Au-delà de ce pessimisme, Game of Thrones souligne aussi une défaite de toute morale à travers deux leçons. Première leçon, selon Marianne Chaillan : « Rien n’est plus dangereux que celui qui pense posséder la connaissance du bien. Tyrion explique à Jon que Daenerys est une menace parce qu’elle « est convaincue qu’elle est juste et dans la vérité ». Il faut donc la tuer. C’est cela le devoir. C’est cela qui est bien. Vous voyez le paradoxe ? Alors qu’il dénonce le fait que le mal qui ronge Daenerys est la certitude de connaître ce qui est bien, il est lui-même pris sur le fait du même crime. Et si vouloir donner des leçons de morale était parfois profondément immoral ? »
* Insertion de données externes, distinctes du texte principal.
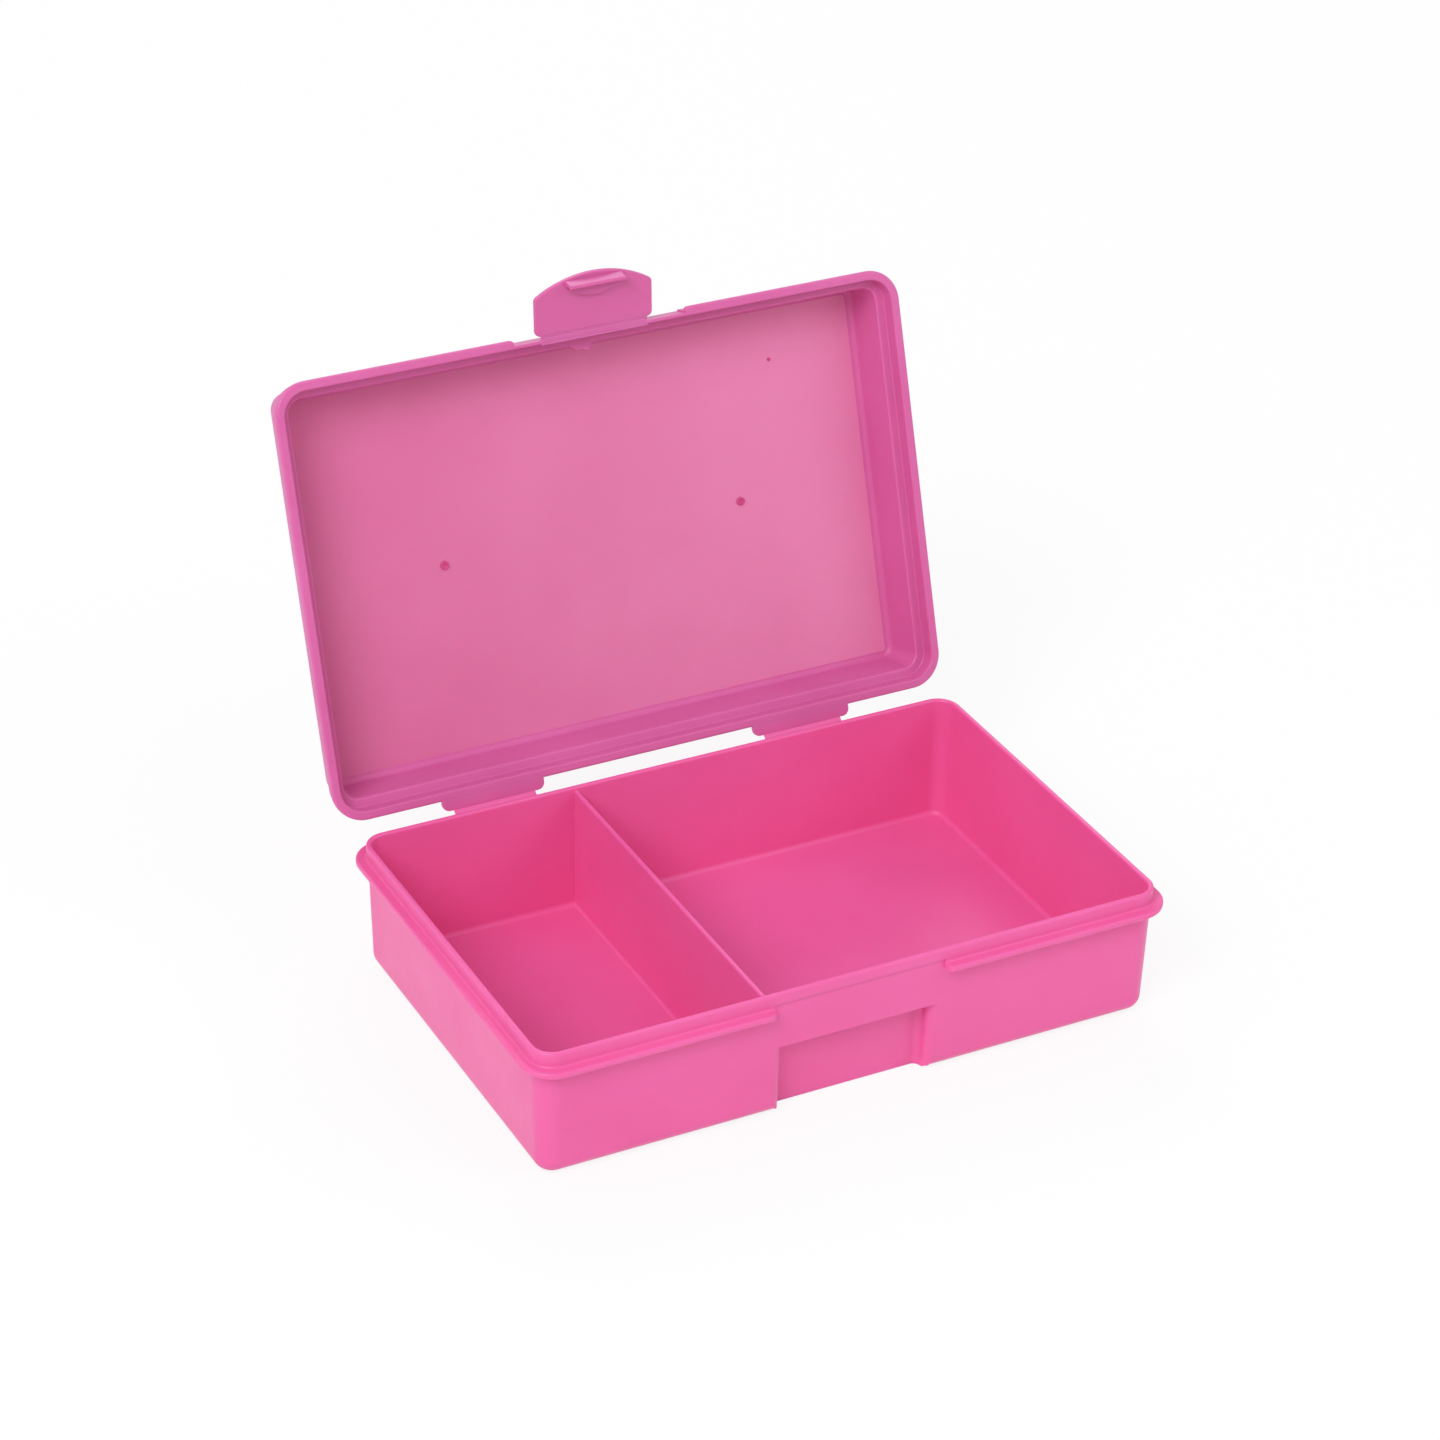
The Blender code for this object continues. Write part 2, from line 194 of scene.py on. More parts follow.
def block(name, low, high, round=0.0, steps=3):
    low, high = Vector(low), Vector(high)
    bpy.ops.object.select_all(action="DESELECT")
    bpy.ops.mesh.primitive_cube_add(size=1, location=(low + high) / 2)
    piece = bpy.context.object
    piece.name = name
    piece.scale = high - low
    bpy.ops.object.transform_apply(location=True, rotation=True, scale=True)
    if round:
        soften(piece, round, steps)
    return piece


def soften(piece, width, steps=3, angle=35):
    only(piece)
    bevel = piece.modifiers.new("soft", "BEVEL")
    bevel.width = width
    bevel.segments = steps
    bevel.limit_method = "ANGLE"
    bevel.angle_limit = math.radians(angle)
    bevel.miter_outer = "MITER_ARC"
    bpy.ops.object.modifier_apply(modifier="soft")


def place(piece, turn=None):              # turned into place, with its place in its mesh
    if turn is not None:
        piece.data.transform(turn)
    only(piece)
    bpy.ops.object.shade_smooth_by_angle(angle=math.radians(32))
    flats = piece.modifiers.new("flats", "WEIGHTED_NORMAL")     # keeps the flat walls flat beside their fillets
    flats.keep_sharp = True
    bpy.ops.object.modifier_apply(modifier="flats")


def wear(piece, material, body, slot, *nodes):
    if piece.data.materials:
        piece.data.materials[0] = material
    else:
        piece.data.materials.append(material)
    if body:
        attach(piece, body)
    if nodes:
        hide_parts(*nodes)


def notch(width, backY, mouthY, backRound, mouthRound, outside):
    # plan of a notch in the front: four corners each side, two of them rounded
    half = width / 2
    right = [(half + 3 * mouthRound + 0.001, outside), (half + 3 * mouthRound + 0.001, mouthY),
             (half, mouthY), (half, backY)]
    points = right + [(-x, y) for x, y in reversed(right)]
    corners = [(2, mouthRound, 8), (3, backRound, 8), (4, backRound, 8), (5, mouthRound, 8)]
    return points, [corner for corner in corners if corner[1] > 0]


# plastic

plasticLook = {
    "tub": {"colour": (0.835, 0.134, 0.395, 1), "deep": (0.815, 0.120, 0.370, 1), "cloud": 26.0,
            "rough": (0.30, 0.42), "grain": 900.0, "bump": 0.05},
    "lid": {"colour": (0.675, 0.143, 0.395, 1), "deep": (0.635, 0.124, 0.360, 1), "cloud": 26.0,
            "rough": (0.30, 0.42), "grain": 900.0, "bump": 0.05},
    # the panel look: the lid plastic painted paler, painted light on the thin panel
    "panel": {"colour": (0.770, 0.245, 0.470, 1), "deep": (0.655, 0.152, 0.352, 1), "cloud": 26.0,
              "fade": 0.8, "rough": (0.30, 0.42), "grain": 900.0, "bump": 0.05},
    # the nub look: a darker pink, partly painted shade round the lid's small bumps
    "nub": {"colour": (0.660, 0.070, 0.250, 1), "deep": (0.600, 0.060, 0.220, 1), "cloud": 200.0,
            "rough": (0.25, 0.35), "grain": 900.0, "bump": 0.05},
}


def socket(group, name, kind, way, value=None):
    item = group.interface.new_socket(name=name, in_out=way, socket_type="NodeSocket" + kind)
    if value is not None:
        item.default_value = value


def mouldedSurface():
    # cloudy colour, a painted-light slope of colour along X where asked, faint handling marks in the gloss, and
    # the fine spark-eroded grain of the mould
    group = bpy.data.node_groups.new("mouldedSurface", "ShaderNodeTree")
    socket(group, "Colour", "Color", "INPUT", (0.8, 0.1, 0.3, 1))
    socket(group, "Deep Colour", "Color", "INPUT", (0.7, 0.1, 0.3, 1))
    socket(group, "Cloud Scale", "Float", "INPUT", 12.0)
    socket(group, "Grain Scale", "Float", "INPUT", 900.0)
    socket(group, "Fade", "Float", "INPUT", 0.0)
    socket(group, "Rough Low", "Float", "INPUT", 0.3)
    socket(group, "Rough High", "Float", "INPUT", 0.45)
    socket(group, "Colour", "Color", "OUTPUT")
    socket(group, "Roughness", "Float", "OUTPUT")
    socket(group, "Height", "Float", "OUTPUT")
    nodes, links = group.nodes, group.links
    inside, outside = nodes.new("NodeGroupInput"), nodes.new("NodeGroupOutput")
    where = nodes.new("ShaderNodeTexCoord")

    def noise(scaleFrom, detail, roughness=0.5):
        node = nodes.new("ShaderNodeTexNoise")
        node.inputs["Detail"].default_value = detail
        node.inputs["Roughness"].default_value = roughness
        links.new(where.outputs["Object"], node.inputs["Vector"])
        if isinstance(scaleFrom, str):
            links.new(inside.outputs[scaleFrom], node.inputs["Scale"])
        else:
            node.inputs["Scale"].default_value = scaleFrom
        return node.outputs["Fac"]

    def spread(value, low, high):
        node = nodes.new("ShaderNodeMapRange")
        node.inputs["From Min"].default_value = low
        node.inputs["From Max"].default_value = high
        links.new(value, node.inputs["Value"])
        return node

    cloud = spread(noise("Cloud Scale", 3.0), 0.35, 0.65)
    # painted light: by its slope share, the colour runs from the deep colour at -X to the pale colour at +X
    apart = nodes.new("ShaderNodeSeparateXYZ")
    links.new(where.outputs["Object"], apart.inputs["Vector"])
    across = spread(apart.outputs["X"], -0.08, 0.08)
    share = nodes.new("ShaderNodeMix")
    links.new(inside.outputs["Fade"], share.inputs["Factor"])
    links.new(cloud.outputs["Result"], share.inputs[2])
    links.new(across.outputs["Result"], share.inputs[3])
    blend = nodes.new("ShaderNodeMix")
    blend.data_type = "RGBA"
    links.new(share.outputs[0], blend.inputs["Factor"])
    links.new(inside.outputs["Deep Colour"], blend.inputs[6])
    links.new(inside.outputs["Colour"], blend.inputs[7])
    links.new(blend.outputs[2], outside.inputs["Colour"])
    marks = spread(noise(60.0, 6.0, 0.65), 0.3, 0.7)
    links.new(inside.outputs["Rough Low"], marks.inputs["To Min"])
    links.new(inside.outputs["Rough High"], marks.inputs["To Max"])
    links.new(marks.outputs["Result"], outside.inputs["Roughness"])
    links.new(noise("Grain Scale", 2.0), outside.inputs["Height"])
    return group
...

La seconde leçon est encore plus désespérante : personne n’est véritablement pur. « A la fin de cette saison, plus aucun personnage ne peut prétendre incarner la pureté, note la philosophe. Jon lui-même va renoncer à ses principes en tuant Daenerys. Il agit non seulement selon des mobiles personnels (sauver ses sœurs) mais aussi selon des principes conséquentialistes (sauver les gens prétendument menacés par Daenerys). D’ailleurs, après son acte, il le dit : « Cela ne paraît pas juste ». Il s’est perdu sur le plan moral. Et l’image finale qui nous le montre souriant alors qu’il transgresse la sanction qui lui a été imposée (de rester au Mur) achève de dynamiter l’image d’un personnage à la droiture morale kantienne. »

Ainsi, si cette saison a pu être ressentie comme décevante, c’est peut-être à cause de son message aussi pessimiste et triste que philosophique : les hommes sont décevants.